Investigators will also probe the Defense Security Command’s alleged surveillance of families of the victims of the Sewol ferry sinking in 2014. The command is suspected of having monitored the families’ daily activities amid criticism against the government’s mishandling of the sinking.

“Those in uniform will be subject to investigation by the military’s prosecutors, while civilian prosecutors will probe into those who have left the military,” Park Gyung-soo, who is in charge of legal affairs at the Defense Ministry, told reporters.

A military official enters the office of the military’s special investigation team at the Ministry of National Defense in Seoul on Monday. Yonhap
A military official enters the office of the military’s special investigation team at the Ministry of National Defense in Seoul on Monday. Yonhap

The investigation is expected to focus on who issued the command to draft the martial law document and whether it was designed for implementation. The document was drafted in March last year when South Korea was engulfed by massive protests against former President Park Geun-hye.

Former Defense Minister Han Min-koo, who was reportedly briefed about the document by then-Defense Security Commander Cho Hyun-chun, claimed the document was simply a contingency plan in the event that protestors forced their way into the presidential office.

But President Moon Jae-in’s aides and his governing Democratic Party of Korea countered that the document was more of an implementation plan, as it is much more detailed than the military’s usual plan of overseeing a national emergency.

“The military is supposed to serve the people, but it was trying to point guns at the people. ... We will hold everyone involved accountable and find out whether they committed treason,” said Rep.
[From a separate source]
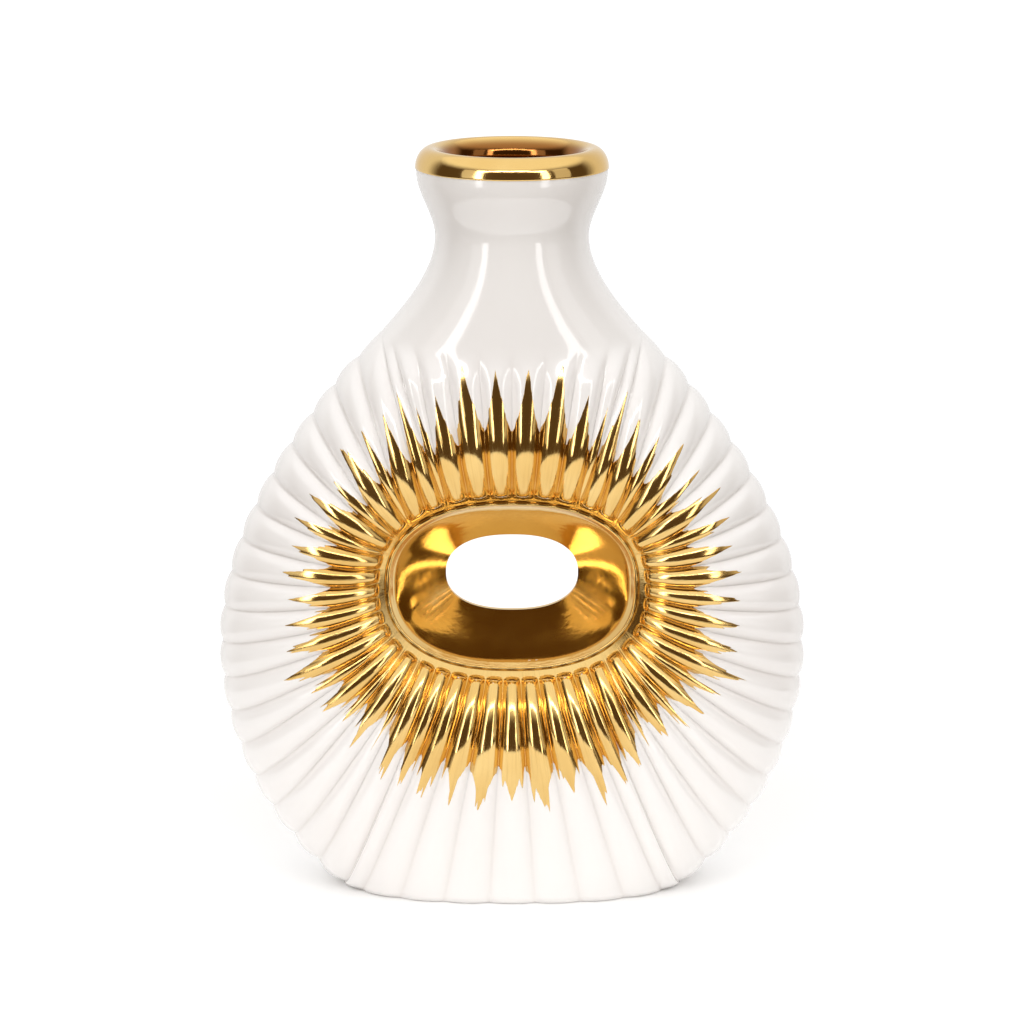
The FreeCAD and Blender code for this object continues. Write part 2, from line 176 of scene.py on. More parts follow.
def squareness(z):
    rounding = ease(eye_height + eye_half_height, collar_height, z)
    return mix(body_squareness, round_squareness, rounding)


def face_depth(x, z):
    share = np.clip(np.abs(x) / half_width(z), 0, 1)
    return half_depth(z) * np.sqrt(np.clip(1 - share ** squareness(z), 0, None))


print("widest", 2 * half_width(np.array(belly_height)))

# %% [markdown]
# ## Where the flutes run
#
# Each flute is a straight line on the face, from the rim of the eye out to the foot, the side or the
# collar. The ends are spaced evenly along the outline, so the curve's length is added up first and
# then divided, in the way a pair of dividers is walked along a drawing.

# %% Spacing along the outline
def plan_oval(share, z):
    angle = np.pi * (share - 0.5)
    x = np.sign(angle) * half_width(z) * np.abs(np.sin(angle)) ** (2 / squareness(z))
    return np.stack([x, -half_depth(z) * np.abs(np.cos(angle)), z + 0 * share], -1)


def side_outline(share):
    z = collar_height * share
    return np.stack([half_width(z), 0 * z, z], -1)


def even_shares(curve):
    """Turns a share of the curve's length into the curve's own share."""
    shares = np.linspace(0, 1, 401)
    points = curve(shares)
    steps = np.linalg.norm(np.diff(points, axis=0), axis=1)
    lengths = np.concatenate([[0], np.cumsum(steps)])
    return lambda share: np.interp(np.clip(share, 0, 1) * lengths[-1], lengths, shares)


foot_level = np.array(0.0)
collar_level = np.array(collar_height)
even_foot = even_shares(lambda share: plan_oval(share, foot_level))
even_side = even_shares(side_outline)
even_collar = even_shares(lambda share: plan_oval(share, collar_level))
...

Choo Mi-ae, the leader of the ruling Democratic Party, Monday.

Debate also continues to escalate over who instructed the Defense Security Command to draft the martial law document, which even included a plan to deploy tanks in downtown Seoul, censor the media and block lawmakers from ending the emergency action.

While Han and former Defense Security Commander Cho claimed there were no separate orders from higher-ups, doubts persists over whether security aides close to former President Park ordered the military to draw up an emergency plan.

Later in the day, human right activist groups filed a lawsuit against Han, former chief of the National Security Office Kim Kwan-jin and former chief of the Presidential Security Service Park Heung-ryul. All of them are retired four-star Army generals.

“We don’t think the Defense Security Command is the only agency involved (with drafting the martial law document). It was designed to overthrow the government,” said the Center for Military Human Rights Korea in a joint statement with other human right advocacy groups.

Meanwhile, an allegation has emerged that former Defense Minister Han ordered his staff to consider a plan to appoint the Army’s chief of staff as a martial law commander -- an indication that Han was more involved in drafting the controversial document than he has claimed.

According to Yonhap News Agency, an internal document was found showing that Han changed the military’s usual plan of appointing the chairman of the Joint Chiefs of Staff as a supreme commander overseeing a national emergency.